### [Set problem]
Can you write out all of the material below, word for word?
## Start Data for processing
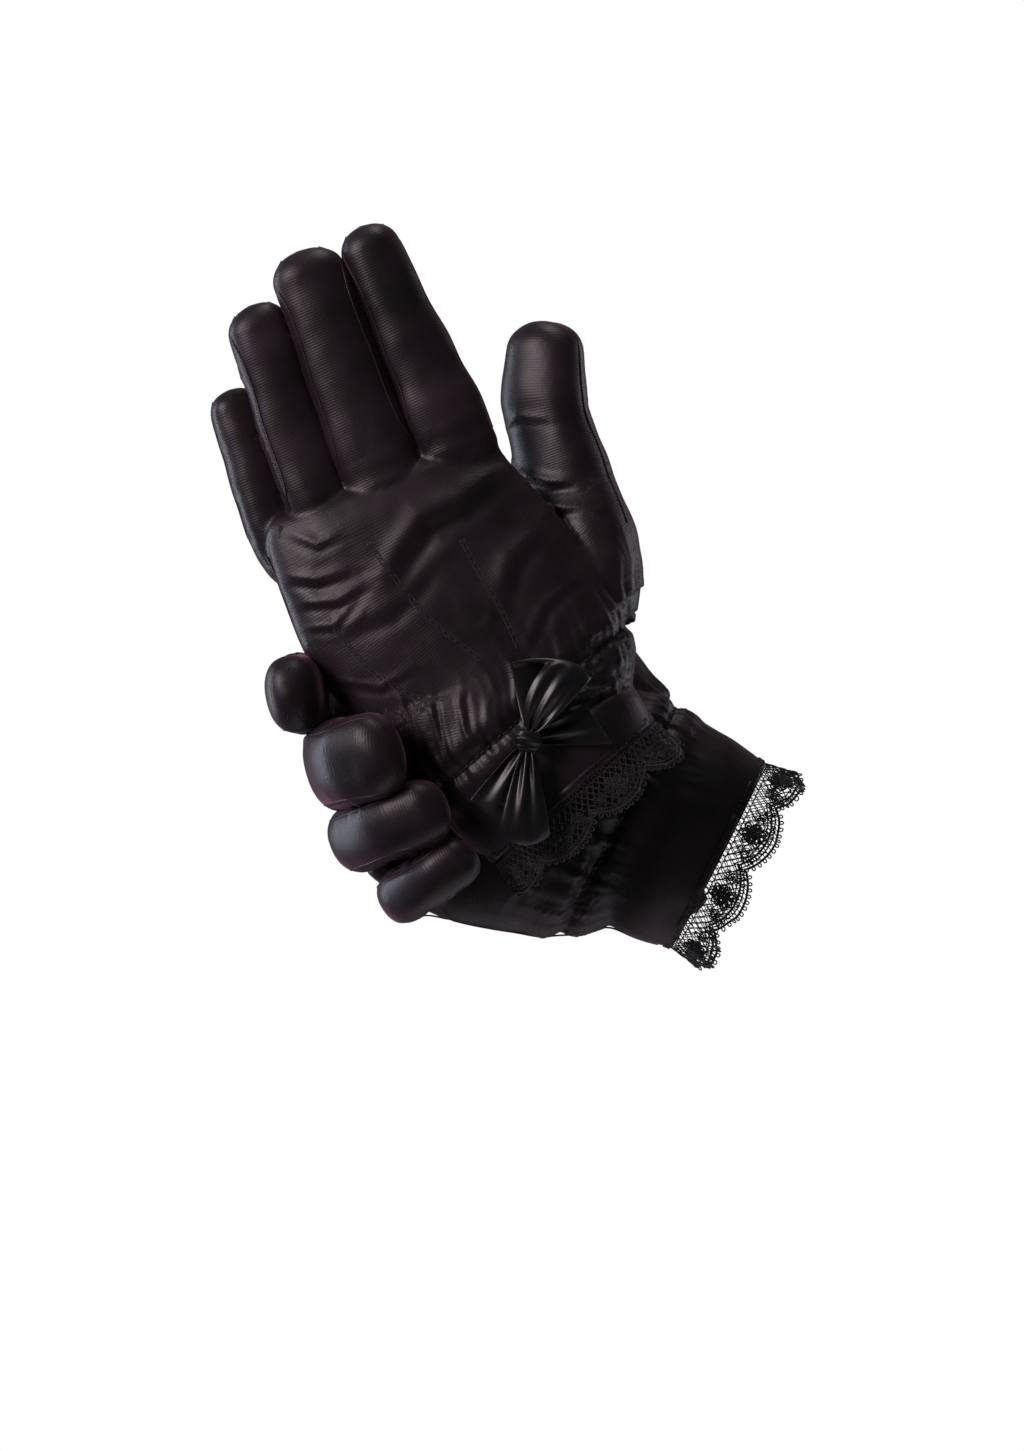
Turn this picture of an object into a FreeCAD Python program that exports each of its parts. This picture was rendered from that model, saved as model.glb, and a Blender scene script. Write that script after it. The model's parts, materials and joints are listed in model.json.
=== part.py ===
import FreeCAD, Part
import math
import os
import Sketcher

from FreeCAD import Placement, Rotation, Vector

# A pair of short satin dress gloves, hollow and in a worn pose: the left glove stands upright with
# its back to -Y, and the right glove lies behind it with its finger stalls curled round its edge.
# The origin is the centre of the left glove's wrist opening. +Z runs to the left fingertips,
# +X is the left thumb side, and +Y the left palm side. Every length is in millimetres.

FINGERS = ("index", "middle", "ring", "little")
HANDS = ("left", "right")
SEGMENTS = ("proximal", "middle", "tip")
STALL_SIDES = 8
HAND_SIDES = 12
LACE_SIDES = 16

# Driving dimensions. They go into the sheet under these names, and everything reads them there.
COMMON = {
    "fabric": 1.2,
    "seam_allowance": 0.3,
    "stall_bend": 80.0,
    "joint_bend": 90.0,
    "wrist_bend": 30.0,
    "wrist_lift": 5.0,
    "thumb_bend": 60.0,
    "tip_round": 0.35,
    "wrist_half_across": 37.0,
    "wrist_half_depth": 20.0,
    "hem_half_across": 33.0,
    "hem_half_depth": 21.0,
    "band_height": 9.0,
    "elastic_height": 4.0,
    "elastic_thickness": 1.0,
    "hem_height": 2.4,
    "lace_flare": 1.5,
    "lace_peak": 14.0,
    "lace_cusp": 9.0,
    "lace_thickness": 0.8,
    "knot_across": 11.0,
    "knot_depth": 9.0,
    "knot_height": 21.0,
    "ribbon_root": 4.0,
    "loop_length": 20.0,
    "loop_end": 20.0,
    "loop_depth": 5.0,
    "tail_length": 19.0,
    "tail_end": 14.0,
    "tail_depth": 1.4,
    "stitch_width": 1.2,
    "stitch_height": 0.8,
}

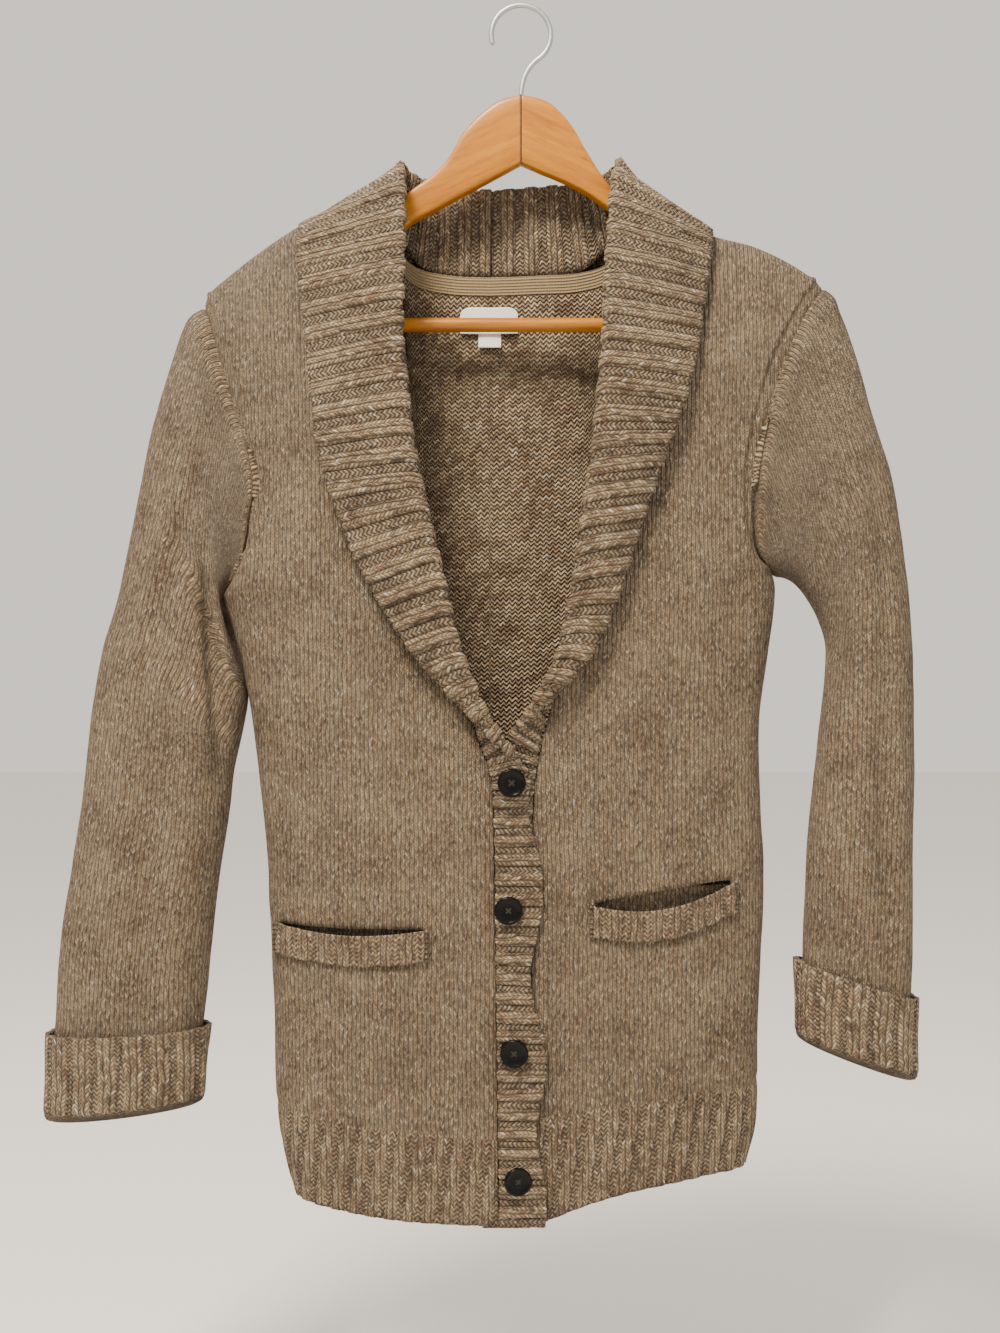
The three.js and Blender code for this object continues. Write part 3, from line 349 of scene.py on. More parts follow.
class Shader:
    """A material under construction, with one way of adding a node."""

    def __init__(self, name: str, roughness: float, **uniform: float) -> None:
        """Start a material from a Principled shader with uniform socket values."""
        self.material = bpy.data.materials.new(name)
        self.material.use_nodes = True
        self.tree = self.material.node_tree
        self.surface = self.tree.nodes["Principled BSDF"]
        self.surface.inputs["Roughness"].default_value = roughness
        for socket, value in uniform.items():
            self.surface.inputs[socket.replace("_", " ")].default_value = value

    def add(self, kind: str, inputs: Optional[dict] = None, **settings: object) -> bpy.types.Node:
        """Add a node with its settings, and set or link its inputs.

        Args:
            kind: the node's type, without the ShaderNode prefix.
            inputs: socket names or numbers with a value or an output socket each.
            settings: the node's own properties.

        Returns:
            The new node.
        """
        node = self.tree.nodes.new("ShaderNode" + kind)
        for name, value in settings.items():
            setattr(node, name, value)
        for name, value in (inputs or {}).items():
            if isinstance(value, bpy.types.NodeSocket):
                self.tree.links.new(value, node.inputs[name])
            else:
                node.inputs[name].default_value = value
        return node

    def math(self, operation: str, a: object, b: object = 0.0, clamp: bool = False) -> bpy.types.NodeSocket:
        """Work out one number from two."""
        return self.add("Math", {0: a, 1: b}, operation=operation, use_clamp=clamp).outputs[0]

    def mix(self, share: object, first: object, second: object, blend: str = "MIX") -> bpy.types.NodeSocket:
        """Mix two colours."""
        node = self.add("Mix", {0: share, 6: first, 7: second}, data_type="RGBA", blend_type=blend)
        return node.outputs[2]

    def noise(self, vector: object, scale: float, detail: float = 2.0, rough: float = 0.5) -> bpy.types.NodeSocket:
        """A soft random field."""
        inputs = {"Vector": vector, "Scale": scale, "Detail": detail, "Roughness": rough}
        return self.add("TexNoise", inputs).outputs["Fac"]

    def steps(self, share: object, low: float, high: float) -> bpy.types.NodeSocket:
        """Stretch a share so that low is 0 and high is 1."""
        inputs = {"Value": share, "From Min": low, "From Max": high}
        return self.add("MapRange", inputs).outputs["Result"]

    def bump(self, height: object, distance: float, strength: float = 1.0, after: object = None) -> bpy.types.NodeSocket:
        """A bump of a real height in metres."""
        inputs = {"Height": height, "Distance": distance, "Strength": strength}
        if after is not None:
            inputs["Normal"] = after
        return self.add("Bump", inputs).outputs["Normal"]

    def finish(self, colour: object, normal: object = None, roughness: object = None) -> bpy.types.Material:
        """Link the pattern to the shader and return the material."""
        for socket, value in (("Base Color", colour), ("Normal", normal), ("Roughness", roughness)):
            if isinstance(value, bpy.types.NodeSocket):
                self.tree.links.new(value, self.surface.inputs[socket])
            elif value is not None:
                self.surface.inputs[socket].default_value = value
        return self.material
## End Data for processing
### [Result of this exercise]
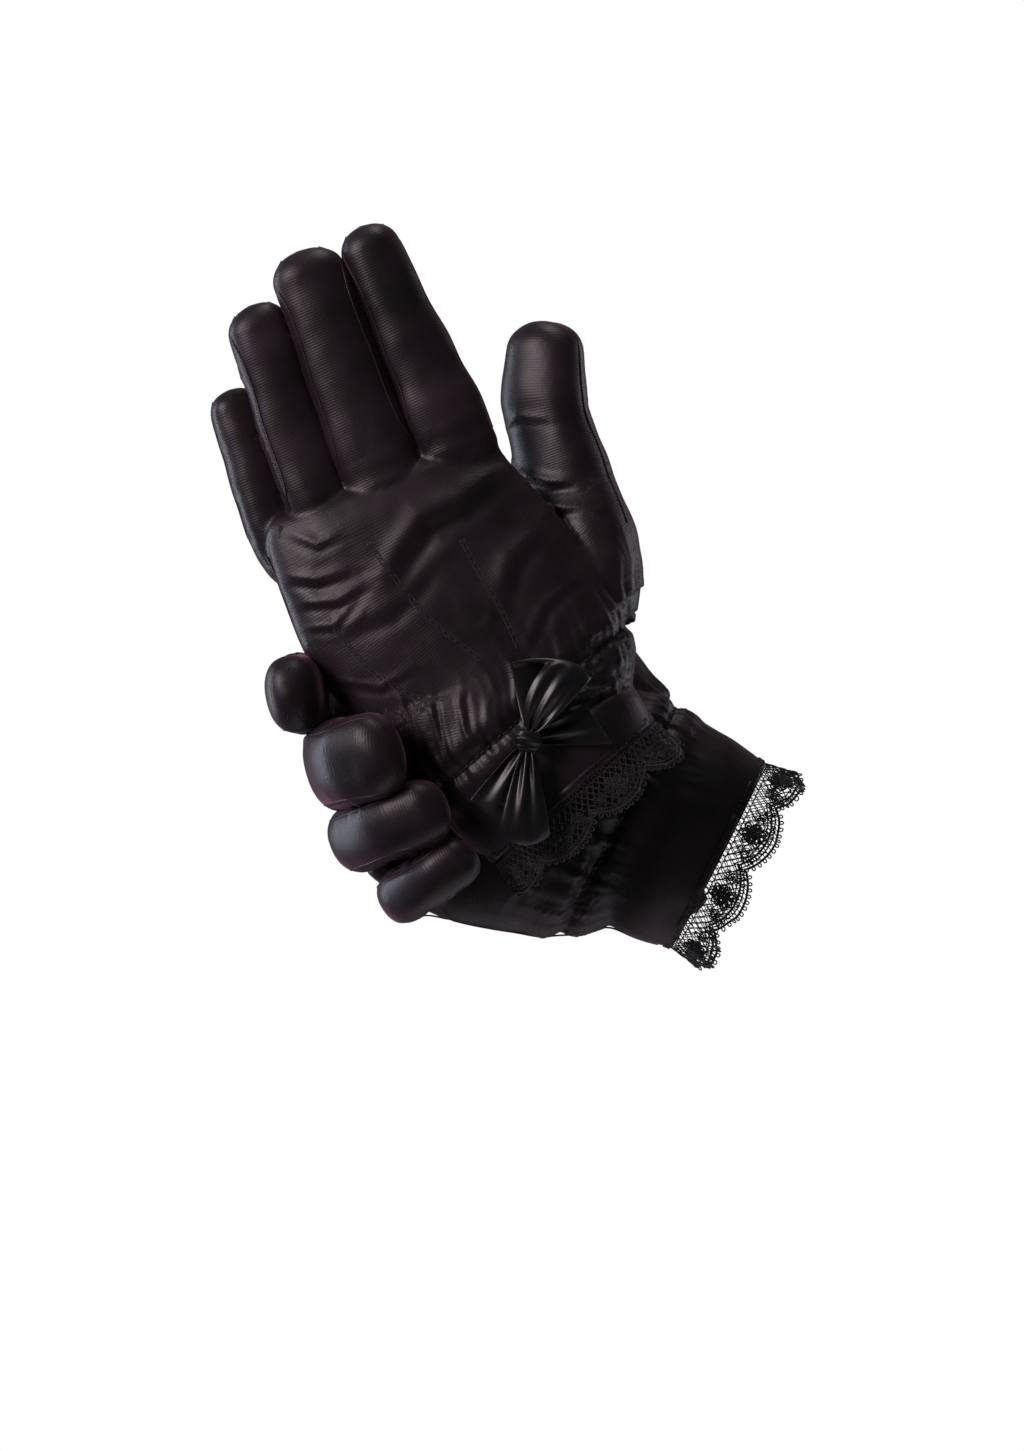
Turn this picture of an object into a FreeCAD Python program that exports each of its parts. This picture was rendered from that model, saved as model.glb, and a Blender scene script. Write that script after it. The model's parts, materials and joints are listed in model.json.
=== part.py ===
import FreeCAD, Part
import math
import os
import Sketcher

from FreeCAD import Placement, Rotation, Vector

# A pair of short satin dress gloves, hollow and in a worn pose: the left glove stands upright with
# its back to -Y, and the right glove lies behind it with its finger stalls curled round its edge.
# The origin is the centre of the left glove's wrist opening. +Z runs to the left fingertips,
# +X is the left thumb side, and +Y the left palm side. Every length is in millimetres.

FINGERS = ("index", "middle", "ring", "little")
HANDS = ("left", "right")
SEGMENTS = ("proximal", "middle", "tip")
STALL_SIDES = 8
HAND_SIDES = 12
LACE_SIDES = 16

# Driving dimensions. They go into the sheet under these names, and everything reads them there.
COMMON = {
    "fabric": 1.2,
    "seam_allowance": 0.3,
    "stall_bend": 80.0,
    "joint_bend": 90.0,
    "wrist_bend": 30.0,
    "wrist_lift": 5.0,
    "thumb_bend": 60.0,
    "tip_round": 0.35,
    "wrist_half_across": 37.0,
    "wrist_half_depth": 20.0,
    "hem_half_across": 33.0,
    "hem_half_depth": 21.0,
    "band_height": 9.0,
    "elastic_height": 4.0,
    "elastic_thickness": 1.0,
    "hem_height": 2.4,
    "lace_flare": 1.5,
    "lace_peak": 14.0,
    "lace_cusp": 9.0,
    "lace_thickness": 0.8,
    "knot_across": 11.0,
    "knot_depth": 9.0,
    "knot_height": 21.0,
    "ribbon_root": 4.0,
    "loop_length": 20.0,
    "loop_end": 20.0,
    "loop_depth": 5.0,
    "tail_length": 19.0,
    "tail_end": 14.0,
    "tail_depth": 1.4,
    "stitch_width": 1.2,
    "stitch_height": 0.8,
}

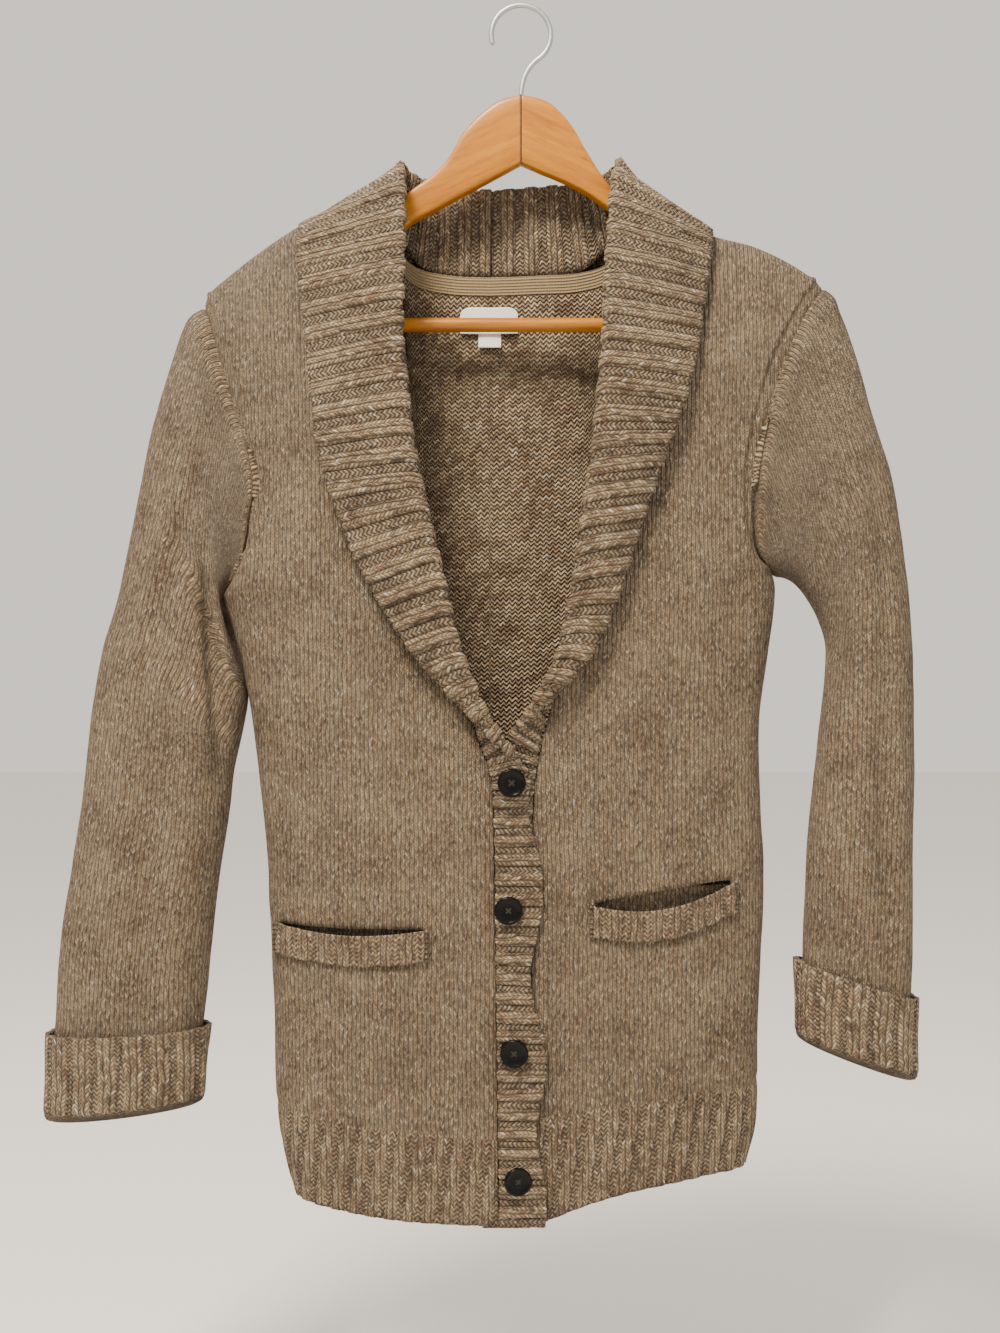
The three.js and Blender code for this object continues. Write part 3, from line 349 of scene.py on. More parts follow.
class Shader:
    """A material under construction, with one way of adding a node."""

    def __init__(self, name: str, roughness: float, **uniform: float) -> None:
        """Start a material from a Principled shader with uniform socket values."""
        self.material = bpy.data.materials.new(name)
        self.material.use_nodes = True
        self.tree = self.material.node_tree
        self.surface = self.tree.nodes["Principled BSDF"]
        self.surface.inputs["Roughness"].default_value = roughness
        for socket, value in uniform.items():
            self.surface.inputs[socket.replace("_", " ")].default_value = value

    def add(self, kind: str, inputs: Optional[dict] = None, **settings: object) -> bpy.types.Node:
        """Add a node with its settings, and set or link its inputs.

        Args:
            kind: the node's type, without the ShaderNode prefix.
            inputs: socket names or numbers with a value or an output socket each.
            settings: the node's own properties.

        Returns:
            The new node.
        """
        node = self.tree.nodes.new("ShaderNode" + kind)
        for name, value in settings.items():
            setattr(node, name, value)
        for name, value in (inputs or {}).items():
            if isinstance(value, bpy.types.NodeSocket):
                self.tree.links.new(value, node.inputs[name])
            else:
                node.inputs[name].default_value = value
        return node

    def math(self, operation: str, a: object, b: object = 0.0, clamp: bool = False) -> bpy.types.NodeSocket:
        """Work out one number from two."""
        return self.add("Math", {0: a, 1: b}, operation=operation, use_clamp=clamp).outputs[0]

    def mix(self, share: object, first: object, second: object, blend: str = "MIX") -> bpy.types.NodeSocket:
        """Mix two colours."""
        node = self.add("Mix", {0: share, 6: first, 7: second}, data_type="RGBA", blend_type=blend)
        return node.outputs[2]

    def noise(self, vector: object, scale: float, detail: float = 2.0, rough: float = 0.5) -> bpy.types.NodeSocket:
        """A soft random field."""
        inputs = {"Vector": vector, "Scale": scale, "Detail": detail, "Roughness": rough}
        return self.add("TexNoise", inputs).outputs["Fac"]

    def steps(self, share: object, low: float, high: float) -> bpy.types.NodeSocket:
        """Stretch a share so that low is 0 and high is 1."""
        inputs = {"Value": share, "From Min": low, "From Max": high}
        return self.add("MapRange", inputs).outputs["Result"]

    def bump(self, height: object, distance: float, strength: float = 1.0, after: object = None) -> bpy.types.NodeSocket:
        """A bump of a real height in metres."""
        inputs = {"Height": height, "Distance": distance, "Strength": strength}
        if after is not None:
            inputs["Normal"] = after
        return self.add("Bump", inputs).outputs["Normal"]

    def finish(self, colour: object, normal: object = None, roughness: object = None) -> bpy.types.Material:
        """Link the pattern to the shader and return the material."""
        for socket, value in (("Base Color", colour), ("Normal", normal), ("Roughness", roughness)):
            if isinstance(value, bpy.types.NodeSocket):
                self.tree.links.new(value, self.surface.inputs[socket])
            elif value is not None:
                self.surface.inputs[socket].default_value = value
        return self.material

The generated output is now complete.